Enitan*, une défenseuse des droits de l’homme, affirme que les principaux moyens de lutter contre cette loi comprennent des efforts déjà en cours. Elle souligne la nécessité de faire prendre conscience que la SSMPA viole les droits de chacun, indépendamment de l’orientation sexuelle et de l’identité de genre, et insiste sur la nécessité de démonter petit à petit les dispositions de la loi. L’abrogation de la SSMPA d’un seul coup ne donnera probablement aucun résultat, a-t-elle dit, et elle a donc suggéré que les dispositions individuelles de la SSMPA soient examinées en parallèle avec la constitution du Nigéria.

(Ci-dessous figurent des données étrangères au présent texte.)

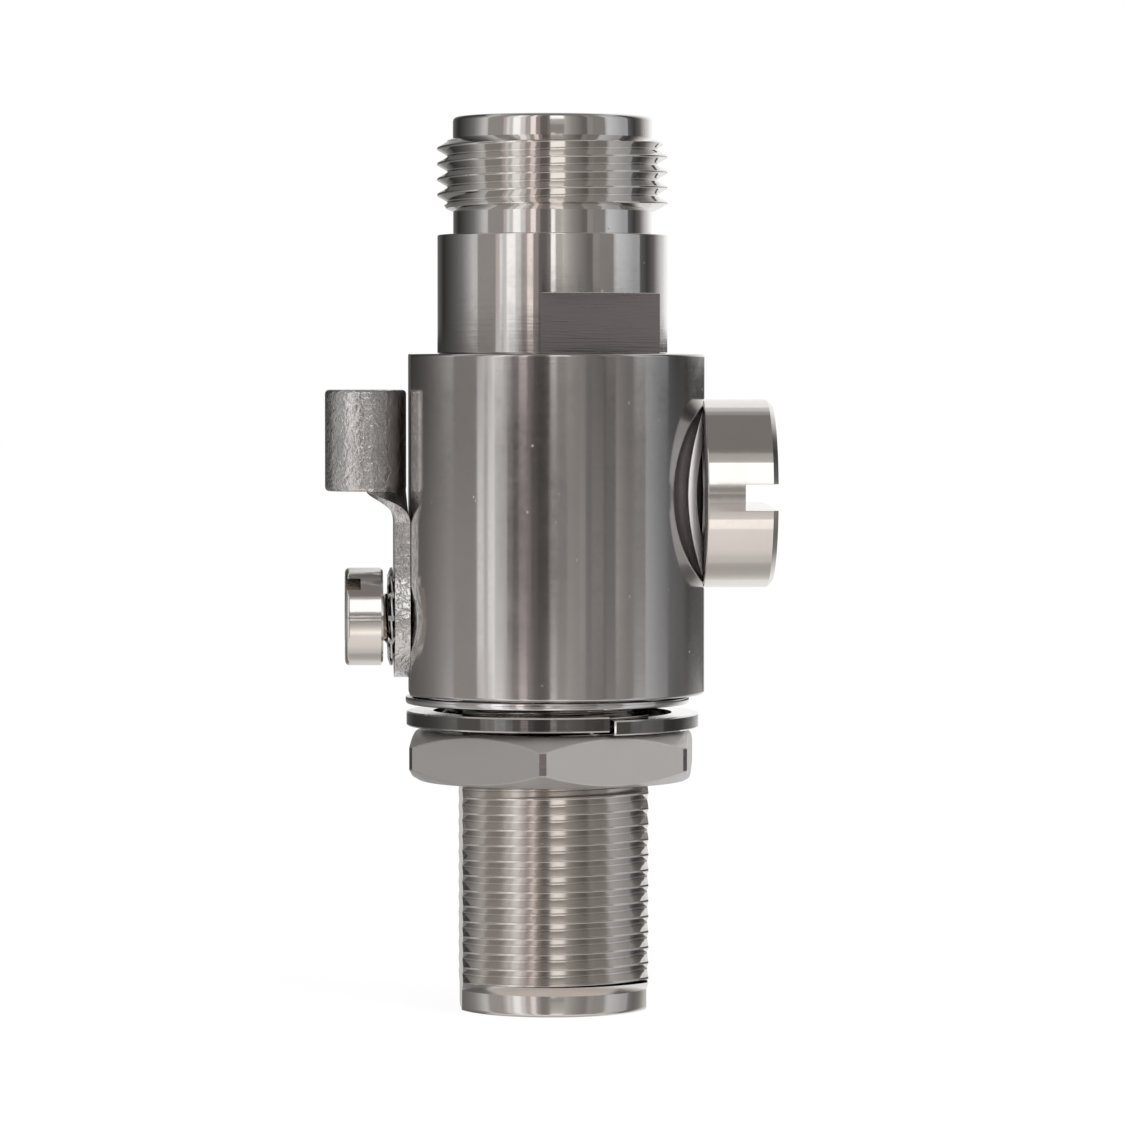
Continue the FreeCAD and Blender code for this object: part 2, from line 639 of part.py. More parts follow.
def make_ground_lug():
    """Wire lug pressed from sheet: eye and tongue against the flat, rolled barrel above."""
    blank = add_body("lug_blank")
    eye = add_sketch(blank, "eye_outline", "YZ_Plane", f"-{LUG_OUTER}")
    draw_circle(eye, size("lug_eye_radius"), ("0", LUG_AXIS))
    padded(blank, "eye", eye, size("lug_sheet"))
    tongue = add_sketch(blank, "tongue_outline", "YZ_Plane", f"-{LUG_OUTER}")
    wide, narrow = size("lug_eye_radius"), size("lug_tongue_half_width")
    draw_outline(tongue, [
        (f"-{wide}", LUG_AXIS),
        (wide, LUG_AXIS),
        (narrow, TONGUE_TOP),
        (f"-{narrow}", TONGUE_TOP),
    ])
    padded(blank, "tongue", tongue, size("lug_sheet"))
    bored(blank, "eye_hole", size("lug_hole_radius"), total(size("lug_sheet"), MARGIN),
          (f"-{less(LUG_INNER, half(MARGIN))}", "0", LUG_AXIS), ALONG_MINUS_X)
    barrel = add_body("lug_barrel")
    sketch = add_sketch(barrel, "barrel_outline", "XY_Plane", WIRE_BARREL_BOTTOM)
    for radius in ("wire_barrel_radius", "wire_barrel_bore"):
        draw_circle(sketch, size(radius), (f"-{WIRE_BARREL_OFFSET}", "0"))
    padded(barrel, "wire_barrel", sketch, size("wire_barrel_length"))
    curl = doc.addObject("Part::Feature", "lug_curl")
    curl.Shape = curl_shape()
    lug = doc.addObject("Part::MultiFuse", "ground_lug")
    lug.Label = "ground_lug"
    lug.Shapes = [blank, curl, barrel]
    doc.recompute()
    return lug


def square_wire(near, far, side, height):
    """Rectangle across the tongue at one height, for a loft."""
    corners = [Vector(near, -side, height), Vector(near, side, height),
               Vector(far, side, height), Vector(far, -side, height)]
    return Part.makePolygon([*corners, corners[0]])


def round_wire(axis, radius, height):
    """Circle at one height in four arcs that meet a rectangle's corners, for a loft."""
    def rim(eighths):
        angle = math.tau * eighths / 8
        return Vector(axis + radius * math.cos(angle), radius * math.sin(angle), height)
    return Part.Wire([Part.Arc(rim(first), rim(first + 1), rim(first + 2)).toShape()
                      for first in range(-1, 7, 2)])


def curl_shape():
    """Scoop of sheet that runs from the flat tongue to the inner half of the barrel."""
    inner, outer = value(LUG_INNER), value(LUG_OUTER)
    side, bottom = value(size("lug_tongue_half_width")), value(TONGUE_TOP)
    axis, top = value(WIRE_BARREL_OFFSET), value(WIRE_BARREL_BOTTOM)
    width = 2 * axis
    solid = Part.makeLoft([square_wire(-inner, -inner - width, side, bottom),
                           round_wire(-axis, value(size("wire_barrel_radius")), top)],
                          True, True)
    hollow = Part.makeLoft([square_wire(-outer, -outer - width, side - outer + inner, bottom),
                            round_wire(-axis, value(size("wire_barrel_bore")), top)],
                           True, True)
    dip = value(size("curl_hollow"))
    clear = -side - MARGIN
    start, finish = Vector(-axis, clear, top), Vector(-outer, clear, bottom)
    lowest = (start + finish) / 2 + Vector(dip, 0, dip)
    corner, above = Vector(0, clear, bottom), Vector(0, clear, top)
    keep = Part.Face(Part.Wire([Part.Arc(start, lowest, finish).toShape(),
                                Part.makeLine(finish, corner), Part.makeLine(corner, above),
                                Part.makeLine(above, start)]))
    return solid.cut(hollow).common(keep.extrude(Vector(0, -2 * clear, 0)))


def make_lug_tooth_washer():
    """Toothed washer between the lug and the screw head."""
    body = add_body("lug_tooth_washer", turn=ALONG_MINUS_X, height=LUG_AXIS)
    ring(body, "washer_ring", total(size("screw_thread_radius"), size("screw_edge")),
         size("tooth_washer_radius"), TOOTH_INNER, TOOTH_OUTER)
    sketch = add_sketch(body, "gap_outline", "XY_Plane", TOOTH_INNER)
    side = half(size("tooth_gap"))
    near = less(size("tooth_washer_radius"), size("tooth_gap_depth"))
    far = total(size("tooth_washer_radius"), MARGIN)
    draw_outline(sketch, [(near, f"-{side}"), (far, f"-{side}"), (far, side), (near, side)])
    gap = body.newObject("PartDesign::Pocket", "tooth_gap")
    gap.Profile = sketch
    gap.Reversed = True
    gap.setExpression("Length", size("tooth_washer_sheet"))
    body.Tip = gap
    doc.recompute()
    return repeated(body, gap, "tooth_gaps", int(page.get("tooth_count")), 360)


def make_lug_screw():
    """Slotted cheese-head screw."""
    body = add_body("lug_screw", turn=ALONG_MINUS_X, height=LUG_AXIS)
    tip = less(LUG_FLAT, size("screw_reach"))
    face = total(SCREW_SEAT, size("screw_head_length"))
    turned(body, "turned_screw", [
        ("0", tip),
        (less(size("screw_thread_radius"), size("screw_edge")), tip),
        (size("screw_thread_radius"), total(tip, size("screw_edge"))),
        (size("screw_thread_radius"), SCREW_SEAT),
        (size("screw_head_radius"), SCREW_SEAT),
        (size("screw_head_radius"), less(face, size("screw_edge"))),
        (less(size("screw_head_radius"), size("screw_edge")), face),
        ("0", face),
    ])
    slot_across(body, "driver_slot", size("screw_slot_width"), size("screw_slot_depth"), face,
                total(size("screw_head_radius"), MARGIN), size("screw_slot_turn"))
    return body


def make_bulkhead_nut():
    """Hex nut with both faces chamfered."""
    body = add_body("bulkhead_nut", turn_z=size("nut_corner_turn"))
    blank = body.newObject("PartDesign::AdditivePrism", "hexagon")
    blank.Polygon = 6
    blank.setExpression("Circumradius", f"{NUT_FLAT} / cos(180 / 6)")
    blank.setExpression("Height", size("nut_thickness"))
    blank.setExpression("Placement.Base.z", NUT_BOTTOM)
    body.Tip = blank
    doc.recompute()
    face_radius = less(NUT_FLAT, size("nut_face_inset"))
    corner = total(NUT_FLAT, NUT_FLAT)
    fall = f"({less(corner, face_radius)} * tan({size('nut_chamfer_angle')}))"
    for name, face, drop in (("upper_chamfer", NUT_TOP, less(NUT_TOP, fall)),
                             ("lower_chamfer", NUT_BOTTOM, total(NUT_BOTTOM, fall))):
        turned(body, name, [(face_radius, face), (corner, drop), (corner, face)],
               kind="Groove")
    bored(body, "nut_bore", NUT_BORE, size("nut_thickness"), ("0", "0", NUT_BOTTOM))
    return body


def make_bulkhead_washers():
    """Split lock washer, one end higher than the other, and the flat washer above it."""
    lock = add_body("bulkhead_lock_washer", turn_z=size("lock_washer_turn"))
    sketch = add_sketch(lock, "lock_section", "XZ_Plane")
    rim = total(LOCK_WASHER_HOLE, size("lock_washer_width"))
    draw_outline(sketch, [
        (LOCK_WASHER_HOLE, LOCK_WASHER_BOTTOM),
        (rim, LOCK_WASHER_BOTTOM),
        (rim, LOCK_WASHER_TOP),
        (LOCK_WASHER_HOLE, LOCK_WASHER_TOP),
    ])
    coil = lock.newObject("PartDesign::AdditiveHelix", "one_turn")
    coil.Profile = sketch
    coil.ReferenceAxis = (sketch, ["V_Axis"])
    coil.Mode = "height-turns-growth"
    coil.setExpression("Height", size("lock_washer_rise"))
    coil.setExpression("Turns", f"1 - {size('lock_washer_split')} / 360")
    coil.Growth = 0
    lock.Tip = coil
    doc.recompute()
    flat = add_body("bulkhead_flat_washer")
    flat.setExpression("Placement.Base.x", f"-{size('flat_washer_shift')}")
    ring(flat, "flat_ring", FLAT_WASHER_HOLE, total(FLAT_WASHER_HOLE, size("flat_washer_width")),
         FLAT_WASHER_BOTTOM, FLAT_WASHER_TOP)
    return [lock, flat]


def make_pieces():
    """Make every piece of the arrestor."""
    seal_radius = total(size("spigot_radius"), size("gasket_section"), size("gasket_room"))
    seal_height = less(BODY_TOP, size("gasket_section"))
    cap_seal_radius = less(size("port_radius"), size("running_gap"), size("cap_seal_section"))
    cap_seal_place = less(CAP_UNDERSIDE, size("gasket_room"), size("cap_seal_section"))
    far_end = less(SHELL_TOP, size("contact_recess"))
    return [
        make_main_body(),
        make_upper_jack_shell(),
        make_seal("shell_seal", seal_radius, size("gasket_section"), seal_height),
        make_insulator("lower_insulator", BEAD_SHOULDER),
        make_insulator("upper_insulator", less(SHELL_TOP, STACK)),
        make_centre_conductor(),
        make_contact("lower_contact", size("contact_recess"), None),
        make_contact("upper_contact", far_end, Rotation(Vector(1, 0, 0), 180)),
        *make_capsule(),
        make_capsule_spring(),
        make_port_cap(),
        make_seal("cap_seal", cap_seal_radius, size("cap_seal_section"), cap_seal_place,
                  turn=ALONG_X, axis_height=PORT_AXIS),
        make_ground_lug(),
        make_lug_tooth_washer(),
        make_lug_screw(),
        make_bulkhead_nut(),
        *make_bulkhead_washers(),
        make_seal("panel_gasket", GASKET_RADIUS, size("gasket_section"),
                  total(UNDERSIDE, size("gasket_section"))),
    ]


def check(pieces):
    """Stop before anything is written if an object failed or a piece is not one sound solid."""
    doc.recompute()
    failed = [item.Label for item in doc.Objects
              if "Invalid" in item.State or "Error" in item.State]
    if failed:
        raise RuntimeError(f"failed: {failed}")
    for piece in pieces:
        shape = piece.Shape
        if shape.isNull() or not shape.isValid() or len(shape.Solids) != 1:
            raise RuntimeError(f"{piece.Label} is not one valid solid")


def export(pieces):
    """Write each piece to its own file."""
    os.makedirs("parts", exist_ok=True)
    for piece in pieces:
        piece.Shape.exportStep(os.path.join("parts", f"{piece.Label}.step"))
        bounds = piece.Shape.BoundBox
        print(f"{piece.Label:26s} volume {piece.Shape.Volume:9.2f}  "
              f"x {bounds.XMin:7.2f} {bounds.XMax:7.2f}  y {bounds.YMin:7.2f} {bounds.YMax:7.2f}"
              f"  z {bounds.ZMin:7.2f} {bounds.ZMax:7.2f}")


pieces = make_pieces()
check(pieces)
export(pieces)
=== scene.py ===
"""Coaxial lightning arrestor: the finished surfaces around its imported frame.

Shapes are worked in millimetres and finished in metres. The main axis is Z, the slotted
cap points along +X and the wire lug sits on -X. Places come from the frame's own pieces,
and each class adds the detail that its pieces have in the hand.
"""
import json
import logging
import math
from collections.abc import Callable, Sequence
from dataclasses import dataclass
from enum import Enum

import bmesh
import bpy
from mathutils import Matrix, Vector

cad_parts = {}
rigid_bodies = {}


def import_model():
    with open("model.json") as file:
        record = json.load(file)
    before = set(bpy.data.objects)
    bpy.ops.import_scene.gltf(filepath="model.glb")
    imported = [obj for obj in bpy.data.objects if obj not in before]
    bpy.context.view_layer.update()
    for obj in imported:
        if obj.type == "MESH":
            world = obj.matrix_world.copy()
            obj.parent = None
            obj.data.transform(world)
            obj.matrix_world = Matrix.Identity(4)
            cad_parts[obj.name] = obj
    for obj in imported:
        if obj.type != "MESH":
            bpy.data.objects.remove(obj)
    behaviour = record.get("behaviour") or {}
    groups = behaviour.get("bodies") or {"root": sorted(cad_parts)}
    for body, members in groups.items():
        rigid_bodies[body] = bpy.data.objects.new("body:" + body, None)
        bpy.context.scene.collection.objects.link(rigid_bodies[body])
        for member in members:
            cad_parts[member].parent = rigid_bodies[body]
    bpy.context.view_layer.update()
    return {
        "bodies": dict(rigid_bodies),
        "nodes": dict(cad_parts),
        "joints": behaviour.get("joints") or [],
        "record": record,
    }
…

« La constitution est suprême et toute autre loi lui est soumise, y compris la SSMPA. Quelle partie de l’accord SSMPA est contraire à la constitution ? Comment l’ASPS s’oppose-t-elle à la Constitution du Nigéria ? Prenez par exemple l’accord SSMPA qui criminalise la liberté de rassemblement, alors que la constitution du Nigéria nous donne le droit de le faire », a expliqué Enitan.
Enitan a également déclaré qu’elle pensait que la pression exercée par les organisations locales et internationales, un plaidoyer minutieux et stratégique, ainsi que la documentation des nombreuses violations des droits de l’homme résultant de la SSMPA, pouvaient conduire à un processus régulier d’abrogation de cette loi odieuse.
*Les noms suivis d’un astérisque ont été modifiés pour protéger l’identité de la personne citée.